Frösche sterben wegen Pestizide, doch die Behörden blieben bis jetzt untätig

Wenn ein Bauer seine Felder spritzt, tötet er mehr als beabsichtigt. Carsten Brühl, Ökotoxikologe an der Universität Koblenz-Landau, geht davon aus, dass auch viele Frösche eingehen. «In Laborversuchen stellten wir fest, dass 40 bis 100 Prozent der mit Pflanzenschutzmitteln besprühten Amphibien verenden», sagt er. Innert 24 Stunden starben die Tiere einen stillen Tod. Angewandt wurden auch in der Schweiz zugelassene Spritz­mittel, und zwar in der empfohlenen Konzentration. Die Untersuchung wurde Anfang 2013 publiziert. Obwohl 14 von 20 Amphibienarten in der Schweiz auf der Liste der bedrohten Tiere stehen, hat sich aber in der Praxis nichts geändert.
Bei der Zulassung der Spritzmittel werde erst gar nicht abgeklärt, ob sie ausgewachsene Amphibien schädigen würden, kritisiert Brühl. Angesichts dessen, dass bloss 5 von rund 1400 zugelassenen Präparaten getestet worden seien, kommt Studienleiter Brühl zum Schluss: «Man hat überhaupt keine Ahnung.» Ob die Wirkung auf dem Feld ähnlich ist wie im Labor, untersuchte bisher niemand.

Als er die stellvertretende Direktorin des Bundesamts für Landwirtschaft (BLW), Eva Reinhard, auf das fehlende Engagement angesprochen habe, sei ihm diese eine Antwort schuldig geblieben.

Für den Wissenschaftler liegt bei der Zulassung von Pflanzenschutzmitteln in Europa und in der Schweiz einiges im Argen. «Die unabhängige Forschung hat es schwer», sagt er. Erstens fehle das Geld, zweitens würden sich die Hersteller vehement einmischen, wenn kritische Befunde auftauchten.

Im Gegensatz zur Schweiz entscheidet in Deutschland immerhin das Umweltbundesamt bei der Zulassung neuer Mittel mit, und in der spezifischen Frage der Toxizität auf Amphibien prüft die EU seit einem Jahr, ob sie allenfalls handeln muss.

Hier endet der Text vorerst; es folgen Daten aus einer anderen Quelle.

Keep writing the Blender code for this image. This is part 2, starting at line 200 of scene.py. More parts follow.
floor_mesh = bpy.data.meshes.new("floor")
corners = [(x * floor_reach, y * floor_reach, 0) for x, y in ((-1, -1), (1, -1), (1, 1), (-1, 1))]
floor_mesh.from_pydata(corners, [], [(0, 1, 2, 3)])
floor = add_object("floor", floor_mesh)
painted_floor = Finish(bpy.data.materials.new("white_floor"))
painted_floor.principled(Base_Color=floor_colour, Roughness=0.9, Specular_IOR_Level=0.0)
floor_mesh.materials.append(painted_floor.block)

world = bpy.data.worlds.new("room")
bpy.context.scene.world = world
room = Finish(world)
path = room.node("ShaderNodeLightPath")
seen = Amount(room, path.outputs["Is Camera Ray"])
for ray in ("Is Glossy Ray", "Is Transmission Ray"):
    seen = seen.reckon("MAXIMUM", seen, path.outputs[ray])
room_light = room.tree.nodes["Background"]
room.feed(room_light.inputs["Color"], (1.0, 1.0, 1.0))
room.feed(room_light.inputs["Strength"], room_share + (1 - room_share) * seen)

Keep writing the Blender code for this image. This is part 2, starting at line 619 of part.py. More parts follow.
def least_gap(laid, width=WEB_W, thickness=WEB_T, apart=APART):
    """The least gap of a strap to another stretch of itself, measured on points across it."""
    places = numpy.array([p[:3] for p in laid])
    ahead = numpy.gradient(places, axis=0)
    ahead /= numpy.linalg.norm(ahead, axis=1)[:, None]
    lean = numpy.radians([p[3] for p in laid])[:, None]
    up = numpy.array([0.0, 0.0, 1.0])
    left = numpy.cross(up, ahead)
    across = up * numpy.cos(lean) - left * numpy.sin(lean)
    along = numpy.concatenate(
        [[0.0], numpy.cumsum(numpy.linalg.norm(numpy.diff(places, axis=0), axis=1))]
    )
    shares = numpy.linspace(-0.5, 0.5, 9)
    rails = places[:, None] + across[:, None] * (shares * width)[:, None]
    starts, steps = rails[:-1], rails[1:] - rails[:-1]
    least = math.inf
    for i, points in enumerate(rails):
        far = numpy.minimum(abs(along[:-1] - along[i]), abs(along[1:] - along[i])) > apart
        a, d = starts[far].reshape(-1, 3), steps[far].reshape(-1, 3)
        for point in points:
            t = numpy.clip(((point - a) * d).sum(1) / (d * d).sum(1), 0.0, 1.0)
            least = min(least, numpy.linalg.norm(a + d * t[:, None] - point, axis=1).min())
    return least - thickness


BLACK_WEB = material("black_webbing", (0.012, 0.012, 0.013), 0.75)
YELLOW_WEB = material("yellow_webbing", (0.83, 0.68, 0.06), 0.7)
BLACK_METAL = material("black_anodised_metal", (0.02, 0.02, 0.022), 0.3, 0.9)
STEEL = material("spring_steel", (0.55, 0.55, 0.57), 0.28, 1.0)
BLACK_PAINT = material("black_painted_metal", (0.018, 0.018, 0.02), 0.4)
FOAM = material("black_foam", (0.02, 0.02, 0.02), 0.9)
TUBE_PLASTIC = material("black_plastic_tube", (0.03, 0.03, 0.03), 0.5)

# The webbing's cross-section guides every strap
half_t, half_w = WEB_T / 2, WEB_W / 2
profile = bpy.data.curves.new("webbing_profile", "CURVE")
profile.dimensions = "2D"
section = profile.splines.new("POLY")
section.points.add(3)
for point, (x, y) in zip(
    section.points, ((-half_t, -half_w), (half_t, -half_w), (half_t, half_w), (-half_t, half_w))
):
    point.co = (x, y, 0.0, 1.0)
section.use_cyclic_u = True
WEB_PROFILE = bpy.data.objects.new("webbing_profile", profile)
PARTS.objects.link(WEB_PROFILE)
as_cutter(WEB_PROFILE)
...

Jan Waespe vom BLW beschwichtigt, auch die Schweiz sei an den Abklärungen in der EU beteiligt. Reaktionen der Behörden müssten aber immer verhältnismässig sein. Für vorsorgliche Eingriffe, die das Umweltschutzgesetz vorsehe, brauche es wissenschaftlich begründete Indizien für Schäden. Waespe, Projektleiter des neuen Aktionsplans Pflanzenschutz des Bundesrats, geht davon aus, dass dank dem Aktionsplan auch die Risiken für Amphibien gesenkt werden.

Nicht so Andreas Bosshard vom Verein Vision Landwirtschaft. Er bemängelt die nicht ambitionierten Ziele des Bundes: «Wirklich etwas brächte eine Halbierung der Spritzmittelmenge, so wie wir das mit unserem ­Reduktionsplan vorschlagen.»

Für Carsten Brühl war bei seinen Versuchen nicht einmal in erster Linie überraschend, dass die Frösche starben. Ihn frappierte etwas anderes: «In den über 50 Jahren, in denen Landwirte solche Mittel auf ihren Feldern ausbringen, ist noch nie jemand auf die Idee gekommen, deren Wirkung auf Amphibien wissenschaftlich zu untersuchen.»

Der Biologe, der sich in der Pfalz in einem Naturschutzverein engagiert, erzählt: «Die Winzer, die im Verein Mitglied sind, waren ebenfalls entsetzt über die Wirkung dieser Stoffe.» Ein Bauer wolle ja nicht Frösche umbringen.«Doch heute kann er sich bei keinem der zugelassenen Pflanzenschutzprodukte sicher sein, ob sie nicht genau dies tun.»